▶ Provided material
* * * * * * * * *

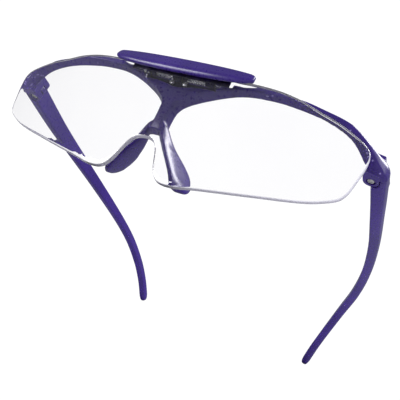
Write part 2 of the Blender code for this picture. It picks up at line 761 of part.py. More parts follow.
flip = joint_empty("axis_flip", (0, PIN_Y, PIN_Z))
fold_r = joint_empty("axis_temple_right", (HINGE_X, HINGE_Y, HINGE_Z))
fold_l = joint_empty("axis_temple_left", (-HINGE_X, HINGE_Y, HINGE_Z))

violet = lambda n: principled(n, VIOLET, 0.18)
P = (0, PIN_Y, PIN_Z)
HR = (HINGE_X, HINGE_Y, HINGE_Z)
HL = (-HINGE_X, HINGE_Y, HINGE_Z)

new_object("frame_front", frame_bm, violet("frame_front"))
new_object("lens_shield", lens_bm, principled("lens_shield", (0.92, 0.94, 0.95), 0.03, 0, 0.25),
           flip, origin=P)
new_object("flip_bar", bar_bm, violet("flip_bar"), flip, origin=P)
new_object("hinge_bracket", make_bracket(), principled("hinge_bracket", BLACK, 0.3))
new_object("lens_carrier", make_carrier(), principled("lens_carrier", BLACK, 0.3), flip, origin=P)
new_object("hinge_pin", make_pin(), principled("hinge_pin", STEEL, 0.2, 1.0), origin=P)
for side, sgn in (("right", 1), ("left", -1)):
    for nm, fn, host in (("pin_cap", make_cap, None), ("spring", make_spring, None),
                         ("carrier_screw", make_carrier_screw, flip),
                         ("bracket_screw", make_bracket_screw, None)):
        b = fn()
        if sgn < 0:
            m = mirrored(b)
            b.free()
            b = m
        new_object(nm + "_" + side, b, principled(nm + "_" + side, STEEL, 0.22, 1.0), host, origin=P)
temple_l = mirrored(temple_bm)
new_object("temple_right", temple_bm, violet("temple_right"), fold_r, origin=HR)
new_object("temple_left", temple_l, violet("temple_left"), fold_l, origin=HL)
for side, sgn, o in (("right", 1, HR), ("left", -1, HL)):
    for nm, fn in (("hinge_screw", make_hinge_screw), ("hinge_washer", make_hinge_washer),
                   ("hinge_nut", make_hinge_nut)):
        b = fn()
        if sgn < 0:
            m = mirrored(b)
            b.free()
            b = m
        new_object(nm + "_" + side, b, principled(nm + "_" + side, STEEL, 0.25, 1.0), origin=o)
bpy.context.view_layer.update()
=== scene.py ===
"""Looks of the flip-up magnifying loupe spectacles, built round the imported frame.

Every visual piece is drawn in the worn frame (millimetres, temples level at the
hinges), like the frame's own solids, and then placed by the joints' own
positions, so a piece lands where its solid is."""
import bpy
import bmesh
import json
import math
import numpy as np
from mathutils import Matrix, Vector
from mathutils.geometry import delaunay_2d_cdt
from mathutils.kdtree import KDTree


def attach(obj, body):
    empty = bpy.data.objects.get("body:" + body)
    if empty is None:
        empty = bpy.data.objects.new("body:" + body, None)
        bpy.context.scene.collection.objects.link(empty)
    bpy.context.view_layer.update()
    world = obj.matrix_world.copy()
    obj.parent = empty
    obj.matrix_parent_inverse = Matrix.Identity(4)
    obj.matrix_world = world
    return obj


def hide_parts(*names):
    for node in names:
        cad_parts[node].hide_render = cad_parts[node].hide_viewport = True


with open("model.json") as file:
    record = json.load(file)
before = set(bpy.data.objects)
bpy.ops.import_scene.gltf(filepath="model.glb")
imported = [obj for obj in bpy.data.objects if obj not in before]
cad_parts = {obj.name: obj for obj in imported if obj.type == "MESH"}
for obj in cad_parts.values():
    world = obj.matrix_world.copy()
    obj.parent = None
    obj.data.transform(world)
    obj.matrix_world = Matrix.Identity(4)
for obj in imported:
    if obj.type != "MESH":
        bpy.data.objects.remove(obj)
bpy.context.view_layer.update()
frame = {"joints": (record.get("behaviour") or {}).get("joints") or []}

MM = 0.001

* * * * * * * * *

▶ Description of the task
Give again only the lines from the one bearing "0.2, 1.0), origin=P)" through the one bearing "obj.matrix_parent_inverse = Matrix.Identity(4)", exactly as they stand.

▶ Answer to the problem
new_object("hinge_pin", make_pin(), principled("hinge_pin", STEEL, 0.2, 1.0), origin=P)
for side, sgn in (("right", 1), ("left", -1)):
    for nm, fn, host in (("pin_cap", make_cap, None), ("spring", make_spring, None),
                         ("carrier_screw", make_carrier_screw, flip),
                         ("bracket_screw", make_bracket_screw, None)):
        b = fn()
        if sgn < 0:
            m = mirrored(b)
            b.free()
            b = m
        new_object(nm + "_" + side, b, principled(nm + "_" + side, STEEL, 0.22, 1.0), host, origin=P)
temple_l = mirrored(temple_bm)
new_object("temple_right", temple_bm, violet("temple_right"), fold_r, origin=HR)
new_object("temple_left", temple_l, violet("temple_left"), fold_l, origin=HL)
for side, sgn, o in (("right", 1, HR), ("left", -1, HL)):
    for nm, fn in (("hinge_screw", make_hinge_screw), ("hinge_washer", make_hinge_washer),
                   ("hinge_nut", make_hinge_nut)):
        b = fn()
        if sgn < 0:
            m = mirrored(b)
            b.free()
            b = m
        new_object(nm + "_" + side, b, principled(nm + "_" + side, STEEL, 0.25, 1.0), origin=o)
bpy.context.view_layer.update()
=== scene.py ===
"""Looks of the flip-up magnifying loupe spectacles, built round the imported frame.

Every visual piece is drawn in the worn frame (millimetres, temples level at the
hinges), like the frame's own solids, and then placed by the joints' own
positions, so a piece lands where its solid is."""
import bpy
import bmesh
import json
import math
import numpy as np
from mathutils import Matrix, Vector
from mathutils.geometry import delaunay_2d_cdt
from mathutils.kdtree import KDTree


def attach(obj, body):
    empty = bpy.data.objects.get("body:" + body)
    if empty is None:
        empty = bpy.data.objects.new("body:" + body, None)
        bpy.context.scene.collection.objects.link(empty)
    bpy.context.view_layer.update()
    world = obj.matrix_world.copy()
    obj.parent = empty
    obj.matrix_parent_inverse = Matrix.Identity(4)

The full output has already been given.